- What is asked -
Print the data exactly, leaving nothing out.

- Material provided -
####
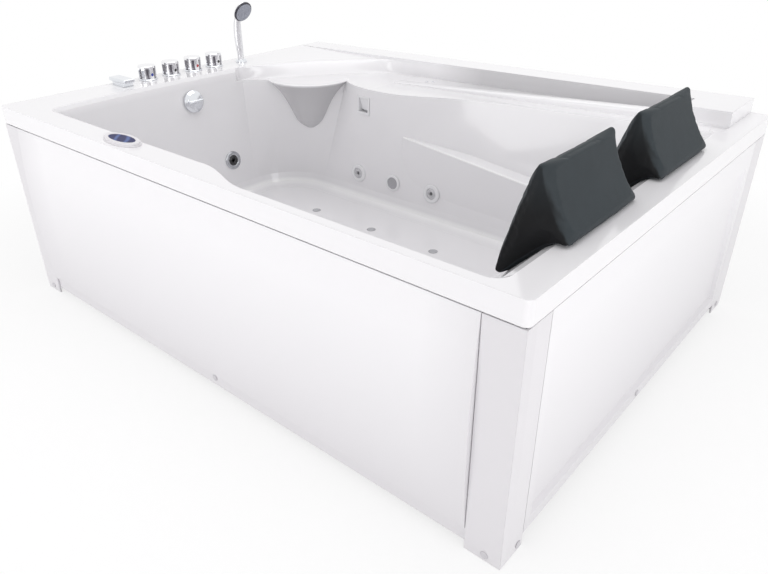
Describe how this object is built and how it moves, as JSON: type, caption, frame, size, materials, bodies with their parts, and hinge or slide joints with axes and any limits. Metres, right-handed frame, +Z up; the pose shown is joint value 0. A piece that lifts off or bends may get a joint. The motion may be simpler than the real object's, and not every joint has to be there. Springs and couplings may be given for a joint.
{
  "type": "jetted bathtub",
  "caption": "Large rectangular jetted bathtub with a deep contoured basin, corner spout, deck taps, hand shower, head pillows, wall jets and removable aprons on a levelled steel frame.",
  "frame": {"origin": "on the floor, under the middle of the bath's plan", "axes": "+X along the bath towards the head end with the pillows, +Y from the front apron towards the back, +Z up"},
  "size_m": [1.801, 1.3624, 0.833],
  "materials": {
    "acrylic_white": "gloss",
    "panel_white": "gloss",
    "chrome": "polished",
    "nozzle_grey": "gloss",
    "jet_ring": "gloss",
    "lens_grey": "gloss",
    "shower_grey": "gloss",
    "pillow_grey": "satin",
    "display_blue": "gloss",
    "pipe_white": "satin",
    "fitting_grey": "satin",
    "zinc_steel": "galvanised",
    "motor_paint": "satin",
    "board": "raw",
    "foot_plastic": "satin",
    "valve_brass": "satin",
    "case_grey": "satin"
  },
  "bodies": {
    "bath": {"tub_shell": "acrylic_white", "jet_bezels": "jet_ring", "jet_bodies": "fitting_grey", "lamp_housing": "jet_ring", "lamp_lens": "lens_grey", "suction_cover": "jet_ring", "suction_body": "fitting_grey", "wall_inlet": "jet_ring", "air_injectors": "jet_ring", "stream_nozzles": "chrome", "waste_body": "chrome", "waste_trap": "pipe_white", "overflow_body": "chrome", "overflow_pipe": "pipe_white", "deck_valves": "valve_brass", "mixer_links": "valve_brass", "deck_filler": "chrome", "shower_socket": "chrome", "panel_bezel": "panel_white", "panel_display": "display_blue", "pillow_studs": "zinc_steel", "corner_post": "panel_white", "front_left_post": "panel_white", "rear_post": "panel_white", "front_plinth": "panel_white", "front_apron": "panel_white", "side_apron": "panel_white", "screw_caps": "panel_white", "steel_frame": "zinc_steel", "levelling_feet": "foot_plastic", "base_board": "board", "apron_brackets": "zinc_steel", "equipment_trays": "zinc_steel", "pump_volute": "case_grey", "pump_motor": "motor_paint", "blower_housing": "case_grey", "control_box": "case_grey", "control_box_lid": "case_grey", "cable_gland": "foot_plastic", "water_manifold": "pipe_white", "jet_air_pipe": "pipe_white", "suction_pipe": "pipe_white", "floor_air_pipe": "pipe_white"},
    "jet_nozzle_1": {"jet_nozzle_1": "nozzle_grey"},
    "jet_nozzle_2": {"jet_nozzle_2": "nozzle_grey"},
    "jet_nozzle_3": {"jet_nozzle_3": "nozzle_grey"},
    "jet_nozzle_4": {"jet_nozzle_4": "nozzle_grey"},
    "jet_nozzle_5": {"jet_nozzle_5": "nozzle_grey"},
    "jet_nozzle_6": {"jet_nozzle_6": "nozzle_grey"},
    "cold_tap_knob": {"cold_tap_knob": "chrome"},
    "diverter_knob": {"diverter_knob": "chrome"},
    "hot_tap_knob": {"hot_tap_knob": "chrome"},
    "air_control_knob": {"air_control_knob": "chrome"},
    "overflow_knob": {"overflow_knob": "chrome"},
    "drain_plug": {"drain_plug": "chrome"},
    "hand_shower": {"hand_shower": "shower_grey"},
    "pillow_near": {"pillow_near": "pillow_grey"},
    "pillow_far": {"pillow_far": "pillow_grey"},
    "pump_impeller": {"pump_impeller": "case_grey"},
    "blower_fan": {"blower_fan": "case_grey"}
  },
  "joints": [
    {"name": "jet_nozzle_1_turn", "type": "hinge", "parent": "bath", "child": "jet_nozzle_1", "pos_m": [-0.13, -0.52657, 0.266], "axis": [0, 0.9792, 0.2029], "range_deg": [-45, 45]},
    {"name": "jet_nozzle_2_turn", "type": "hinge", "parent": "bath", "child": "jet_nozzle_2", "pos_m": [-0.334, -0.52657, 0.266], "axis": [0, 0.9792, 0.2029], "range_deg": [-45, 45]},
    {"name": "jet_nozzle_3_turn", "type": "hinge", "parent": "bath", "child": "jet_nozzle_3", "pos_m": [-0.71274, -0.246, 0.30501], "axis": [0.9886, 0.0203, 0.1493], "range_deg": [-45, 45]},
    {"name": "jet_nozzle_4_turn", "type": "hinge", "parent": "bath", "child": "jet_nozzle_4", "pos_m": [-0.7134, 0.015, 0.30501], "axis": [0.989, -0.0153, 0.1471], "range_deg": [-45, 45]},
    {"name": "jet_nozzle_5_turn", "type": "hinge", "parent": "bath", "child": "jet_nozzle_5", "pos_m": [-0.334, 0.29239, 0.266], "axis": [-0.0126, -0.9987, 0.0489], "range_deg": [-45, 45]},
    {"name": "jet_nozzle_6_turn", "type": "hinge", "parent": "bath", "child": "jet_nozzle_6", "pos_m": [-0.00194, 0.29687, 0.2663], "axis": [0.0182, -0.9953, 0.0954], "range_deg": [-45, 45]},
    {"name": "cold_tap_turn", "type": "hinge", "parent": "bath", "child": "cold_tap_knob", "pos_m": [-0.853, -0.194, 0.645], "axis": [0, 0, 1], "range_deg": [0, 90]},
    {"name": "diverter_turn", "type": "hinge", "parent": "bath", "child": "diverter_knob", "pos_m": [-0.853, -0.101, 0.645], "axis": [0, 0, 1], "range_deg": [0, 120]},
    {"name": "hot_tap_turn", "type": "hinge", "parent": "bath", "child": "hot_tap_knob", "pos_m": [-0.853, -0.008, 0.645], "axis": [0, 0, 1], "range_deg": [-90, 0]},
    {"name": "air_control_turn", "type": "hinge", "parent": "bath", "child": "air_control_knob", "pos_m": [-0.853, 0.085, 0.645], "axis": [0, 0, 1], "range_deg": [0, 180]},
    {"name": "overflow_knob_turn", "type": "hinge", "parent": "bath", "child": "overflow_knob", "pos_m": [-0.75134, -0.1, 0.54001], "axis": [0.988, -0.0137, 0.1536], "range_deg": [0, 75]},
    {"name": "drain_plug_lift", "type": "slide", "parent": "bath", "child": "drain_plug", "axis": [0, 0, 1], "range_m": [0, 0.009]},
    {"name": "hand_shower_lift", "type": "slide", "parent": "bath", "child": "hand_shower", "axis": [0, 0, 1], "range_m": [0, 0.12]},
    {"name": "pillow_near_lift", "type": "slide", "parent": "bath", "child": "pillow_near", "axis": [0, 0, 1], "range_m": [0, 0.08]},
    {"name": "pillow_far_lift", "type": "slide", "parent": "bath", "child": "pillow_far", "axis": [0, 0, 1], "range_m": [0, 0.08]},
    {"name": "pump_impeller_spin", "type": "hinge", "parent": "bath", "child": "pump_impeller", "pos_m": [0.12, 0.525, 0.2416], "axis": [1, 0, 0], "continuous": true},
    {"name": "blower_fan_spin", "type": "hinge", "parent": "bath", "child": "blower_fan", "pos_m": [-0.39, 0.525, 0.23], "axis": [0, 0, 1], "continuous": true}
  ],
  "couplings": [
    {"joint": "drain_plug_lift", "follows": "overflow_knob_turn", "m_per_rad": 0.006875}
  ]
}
####
- Completed task -
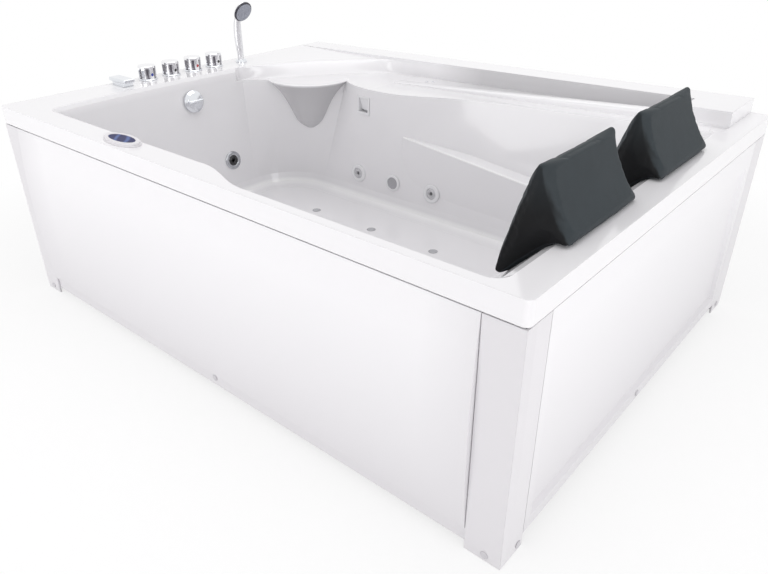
Describe how this object is built and how it moves, as JSON: type, caption, frame, size, materials, bodies with their parts, and hinge or slide joints with axes and any limits. Metres, right-handed frame, +Z up; the pose shown is joint value 0. A piece that lifts off or bends may get a joint. The motion may be simpler than the real object's, and not every joint has to be there. Springs and couplings may be given for a joint.
{
  "type": "jetted bathtub",
  "caption": "Large rectangular jetted bathtub with a deep contoured basin, corner spout, deck taps, hand shower, head pillows, wall jets and removable aprons on a levelled steel frame.",
  "frame": {"origin": "on the floor, under the middle of the bath's plan", "axes": "+X along the bath towards the head end with the pillows, +Y from the front apron towards the back, +Z up"},
  "size_m": [1.801, 1.3624, 0.833],
  "materials": {
    "acrylic_white": "gloss",
    "panel_white": "gloss",
    "chrome": "polished",
    "nozzle_grey": "gloss",
    "jet_ring": "gloss",
    "lens_grey": "gloss",
    "shower_grey": "gloss",
    "pillow_grey": "satin",
    "display_blue": "gloss",
    "pipe_white": "satin",
    "fitting_grey": "satin",
    "zinc_steel": "galvanised",
    "motor_paint": "satin",
    "board": "raw",
    "foot_plastic": "satin",
    "valve_brass": "satin",
    "case_grey": "satin"
  },
  "bodies": {
    "bath": {"tub_shell": "acrylic_white", "jet_bezels": "jet_ring", "jet_bodies": "fitting_grey", "lamp_housing": "jet_ring", "lamp_lens": "lens_grey", "suction_cover": "jet_ring", "suction_body": "fitting_grey", "wall_inlet": "jet_ring", "air_injectors": "jet_ring", "stream_nozzles": "chrome", "waste_body": "chrome", "waste_trap": "pipe_white", "overflow_body": "chrome", "overflow_pipe": "pipe_white", "deck_valves": "valve_brass", "mixer_links": "valve_brass", "deck_filler": "chrome", "shower_socket": "chrome", "panel_bezel": "panel_white", "panel_display": "display_blue", "pillow_studs": "zinc_steel", "corner_post": "panel_white", "front_left_post": "panel_white", "rear_post": "panel_white", "front_plinth": "panel_white", "front_apron": "panel_white", "side_apron": "panel_white", "screw_caps": "panel_white", "steel_frame": "zinc_steel", "levelling_feet": "foot_plastic", "base_board": "board", "apron_brackets": "zinc_steel", "equipment_trays": "zinc_steel", "pump_volute": "case_grey", "pump_motor": "motor_paint", "blower_housing": "case_grey", "control_box": "case_grey", "control_box_lid": "case_grey", "cable_gland": "foot_plastic", "water_manifold": "pipe_white", "jet_air_pipe": "pipe_white", "suction_pipe": "pipe_white", "floor_air_pipe": "pipe_white"},
    "jet_nozzle_1": {"jet_nozzle_1": "nozzle_grey"},
    "jet_nozzle_2": {"jet_nozzle_2": "nozzle_grey"},
    "jet_nozzle_3": {"jet_nozzle_3": "nozzle_grey"},
    "jet_nozzle_4": {"jet_nozzle_4": "nozzle_grey"},
    "jet_nozzle_5": {"jet_nozzle_5": "nozzle_grey"},
    "jet_nozzle_6": {"jet_nozzle_6": "nozzle_grey"},
    "cold_tap_knob": {"cold_tap_knob": "chrome"},
    "diverter_knob": {"diverter_knob": "chrome"},
    "hot_tap_knob": {"hot_tap_knob": "chrome"},
    "air_control_knob": {"air_control_knob": "chrome"},
    "overflow_knob": {"overflow_knob": "chrome"},
    "drain_plug": {"drain_plug": "chrome"},
    "hand_shower": {"hand_shower": "shower_grey"},
    "pillow_near": {"pillow_near": "pillow_grey"},
    "pillow_far": {"pillow_far": "pillow_grey"},
    "pump_impeller": {"pump_impeller": "case_grey"},
    "blower_fan": {"blower_fan": "case_grey"}
  },
  "joints": [
    {"name": "jet_nozzle_1_turn", "type": "hinge", "parent": "bath", "child": "jet_nozzle_1", "pos_m": [-0.13, -0.52657, 0.266], "axis": [0, 0.9792, 0.2029], "range_deg": [-45, 45]},
    {"name": "jet_nozzle_2_turn", "type": "hinge", "parent": "bath", "child": "jet_nozzle_2", "pos_m": [-0.334, -0.52657, 0.266], "axis": [0, 0.9792, 0.2029], "range_deg": [-45, 45]},
    {"name": "jet_nozzle_3_turn", "type": "hinge", "parent": "bath", "child": "jet_nozzle_3", "pos_m": [-0.71274, -0.246, 0.30501], "axis": [0.9886, 0.0203, 0.1493], "range_deg": [-45, 45]},
    {"name": "jet_nozzle_4_turn", "type": "hinge", "parent": "bath", "child": "jet_nozzle_4", "pos_m": [-0.7134, 0.015, 0.30501], "axis": [0.989, -0.0153, 0.1471], "range_deg": [-45, 45]},
    {"name": "jet_nozzle_5_turn", "type": "hinge", "parent": "bath", "child": "jet_nozzle_5", "pos_m": [-0.334, 0.29239, 0.266], "axis": [-0.0126, -0.9987, 0.0489], "range_deg": [-45, 45]},
    {"name": "jet_nozzle_6_turn", "type": "hinge", "parent": "bath", "child": "jet_nozzle_6", "pos_m": [-0.00194, 0.29687, 0.2663], "axis": [0.0182, -0.9953, 0.0954], "range_deg": [-45, 45]},
    {"name": "cold_tap_turn", "type": "hinge", "parent": "bath", "child": "cold_tap_knob", "pos_m": [-0.853, -0.194, 0.645], "axis": [0, 0, 1], "range_deg": [0, 90]},
    {"name": "diverter_turn", "type": "hinge", "parent": "bath", "child": "diverter_knob", "pos_m": [-0.853, -0.101, 0.645], "axis": [0, 0, 1], "range_deg": [0, 120]},
    {"name": "hot_tap_turn", "type": "hinge", "parent": "bath", "child": "hot_tap_knob", "pos_m": [-0.853, -0.008, 0.645], "axis": [0, 0, 1], "range_deg": [-90, 0]},
    {"name": "air_control_turn", "type": "hinge", "parent": "bath", "child": "air_control_knob", "pos_m": [-0.853, 0.085, 0.645], "axis": [0, 0, 1], "range_deg": [0, 180]},
    {"name": "overflow_knob_turn", "type": "hinge", "parent": "bath", "child": "overflow_knob", "pos_m": [-0.75134, -0.1, 0.54001], "axis": [0.988, -0.0137, 0.1536], "range_deg": [0, 75]},
    {"name": "drain_plug_lift", "type": "slide", "parent": "bath", "child": "drain_plug", "axis": [0, 0, 1], "range_m": [0, 0.009]},
    {"name": "hand_shower_lift", "type": "slide", "parent": "bath", "child": "hand_shower", "axis": [0, 0, 1], "range_m": [0, 0.12]},
    {"name": "pillow_near_lift", "type": "slide", "parent": "bath", "child": "pillow_near", "axis": [0, 0, 1], "range_m": [0, 0.08]},
    {"name": "pillow_far_lift", "type": "slide", "parent": "bath", "child": "pillow_far", "axis": [0, 0, 1], "range_m": [0, 0.08]},
    {"name": "pump_impeller_spin", "type": "hinge", "parent": "bath", "child": "pump_impeller", "pos_m": [0.12, 0.525, 0.2416], "axis": [1, 0, 0], "continuous": true},
    {"name": "blower_fan_spin", "type": "hinge", "parent": "bath", "child": "blower_fan", "pos_m": [-0.39, 0.525, 0.23], "axis": [0, 0, 1], "continuous": true}
  ],
  "couplings": [
    {"joint": "drain_plug_lift", "follows": "overflow_knob_turn", "m_per_rad": 0.006875}
  ]
}